MCL 565.49 provides:
“Conveyances in which the grantor or one or more of the grantors are named among the grantees therein shall have the same force and effect as they would have if the conveyance were made by a grantor or grantors who are not named among the grantees. Conveyances expressing an intent to create a joint tenancy or tenancy by the entireties in the grantor or grantors together with the grantee or grantees shall be effective to create the type or ownership indicated by the terms of the conveyance.”
We are not convinced that the court’s analysis was accurate. The apparent intent of MCL 565.49 was to abolish the then-needed practice of conveying a parcel of land from one owner to a “straw man” who would then convey the land to the original owner and one or more other persons as joint tenants. The legislature does have the power to abolish or modify common law rules, but unless this is done, the Michigan Constitution of 1963 provides that the common law rules continue in force and effect in Michigan. It is not clear that the Legislature so intended in this instance.

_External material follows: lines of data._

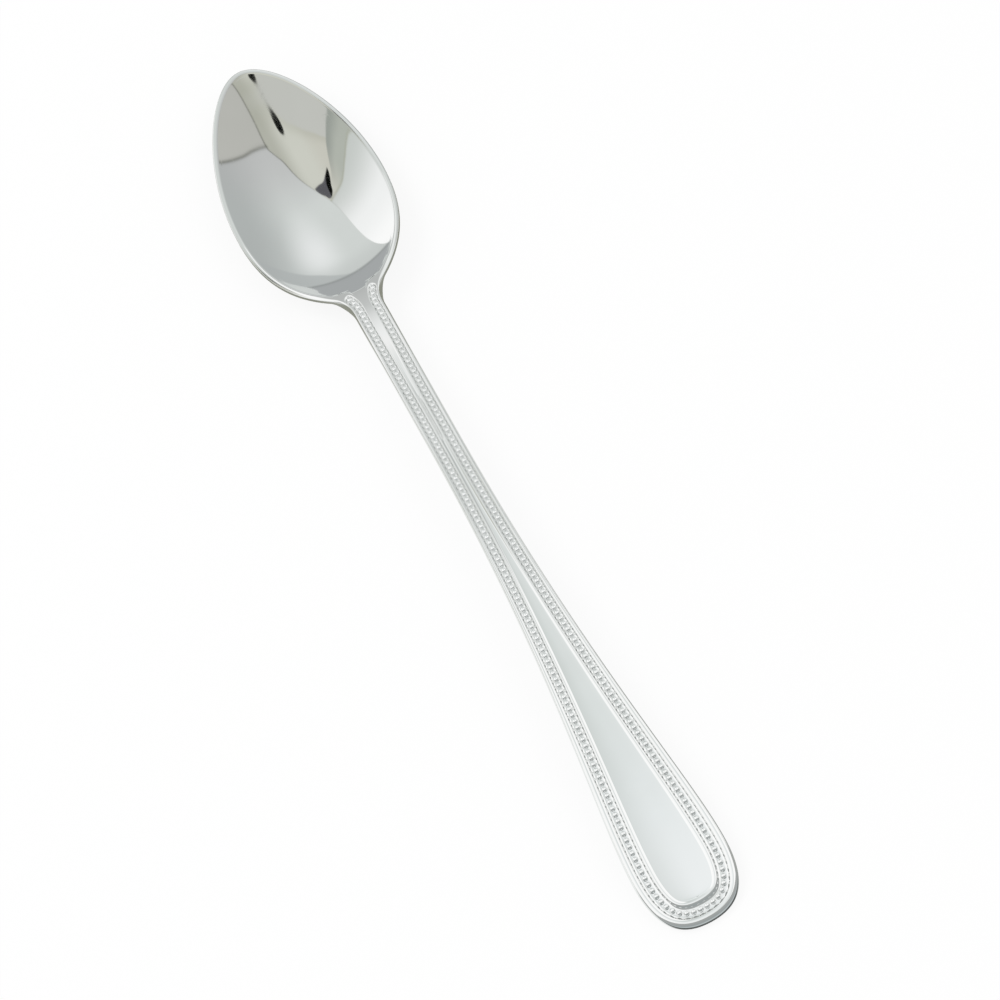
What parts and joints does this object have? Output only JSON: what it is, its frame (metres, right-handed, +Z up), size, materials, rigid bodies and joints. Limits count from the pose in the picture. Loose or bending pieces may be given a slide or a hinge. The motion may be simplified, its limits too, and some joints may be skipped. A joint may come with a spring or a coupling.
{
  "type": "iced tea spoon",
  "caption": "Long-handled iced tea spoon with an egg-shaped bowl, a slender shank and an arched, tapering handle edged with a row of beads.",
  "frame": {"origin": "on the table under the middle of the spoon's length, on its centre line", "axes": "+Y along the spoon from the handle end towards the bowl tip, +X across it, +Z up from the table that it lies on, with the bowl's hollow facing up"},
  "size_m": [0.0296, 0.1926, 0.0101],
  "materials": {
    "polished_steel": "mirror-polished stainless steel",
    "beaded_steel": "polished stainless steel, stamped in small beads"
  },
  "bodies": {
    "root": {"bowl": "polished_steel", "handle_back": "polished_steel", "edge_rim": "polished_steel", "inner_ridge": "polished_steel", "neck_tongue": "polished_steel", "end_panel": "polished_steel", "beads_left": "beaded_steel", "beads_right": "beaded_steel"}
  },
  "joints": []
}
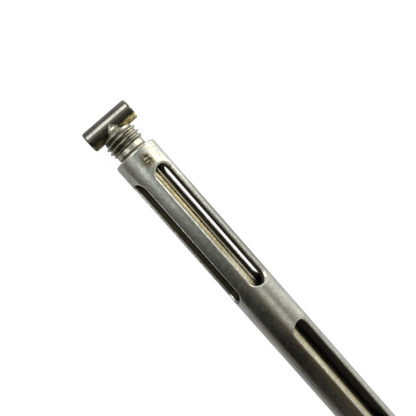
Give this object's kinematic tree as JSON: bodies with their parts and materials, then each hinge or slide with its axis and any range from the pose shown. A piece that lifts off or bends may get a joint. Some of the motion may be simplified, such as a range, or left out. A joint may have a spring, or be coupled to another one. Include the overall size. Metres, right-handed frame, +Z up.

There is also a highly technical rule, MCR 7.215-J, which provides that decisions of the Michigan Court of Appeals rendered before November 1990 do not have the same precedential authority as decisions rendered after that date.

Nonetheless, it is true that Ledwidge specifically recognized and gave effect to a declaration of joint tenancy in unequal shares, and declared that the established intention of the grantor will control over the rules applied at common law. No other court in Michigan has followed Ledwidge, but no court has rejected it, either.

The concept of the unequal joint tenant has thus been given a blessing by one court of record in Michigan and may well be found valid for planning purposes. The client who wishes to utilize this approach should be familiar with the possible drawbacks.